Even before Twitter’s Amplify partnerships were formalized, the service had already established itself as a core part of broadcast TV. Primetime scheduling is littered with hashtags and Twitter handles printed on overlays, network bumpers and other bits of televised ephemera.

CBC, for example, spent the entirety of their NHL playoffs coverage with a “#hockeynight” hashtag on-screen. Television news broadcasts frequently post the handles of reporters on-screen — the millions of followers for broadcaster Bob McKenzie of TSN were explicitly mentioned in Bell Media’s partnership press release.

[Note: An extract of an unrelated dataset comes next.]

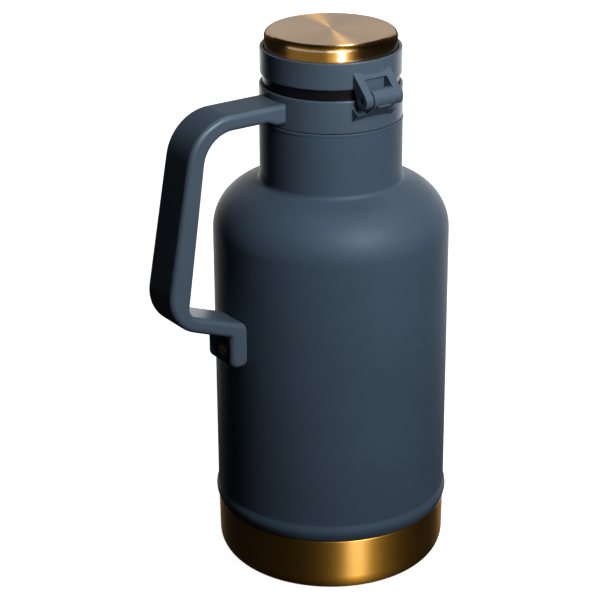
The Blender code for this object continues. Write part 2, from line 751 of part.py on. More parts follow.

But users are already interacting with hashtags and the handles of household names without broadcasters’ prompting, so Twitter is trying to find organic ways to introduce television networks and media companies into the mix. For that reason the appointment of Kirstine Stewart, managing director of Twitter’s new Canadian operations, should come as no surprise, as she herself was the CBC’s executive vice-president of English language services until late April.

“Twitter has been a great complement to broadcasters, it’s been a great complement to all kinds of partners and content creators and what will be the next step is how can we deepen that relationship here in Canada,” said Ms. Stewart in an interview with the Financial Post from April.

How Twitter goes about deepening that relationship is no doubt something investors will be interested in too. According to a Bloomberg report from last month, the company wants to reach US$1-billion in sales by 2014. And while chief executive officer Dick Costolo has downplayed the potential for an IPO, the company is widely expected to make a public market debut in the near future. But ultimately, it all depends on how the users respond.

“We think these types of two-screen sponsorships are a win,” wrote Glenn Brown, Twitter’s director of promoted content and sponsorships, in Amplify’s announcement blog post.

“Users receive spectacular, timely content that rounds out their TV experience or reminds them to tune in.”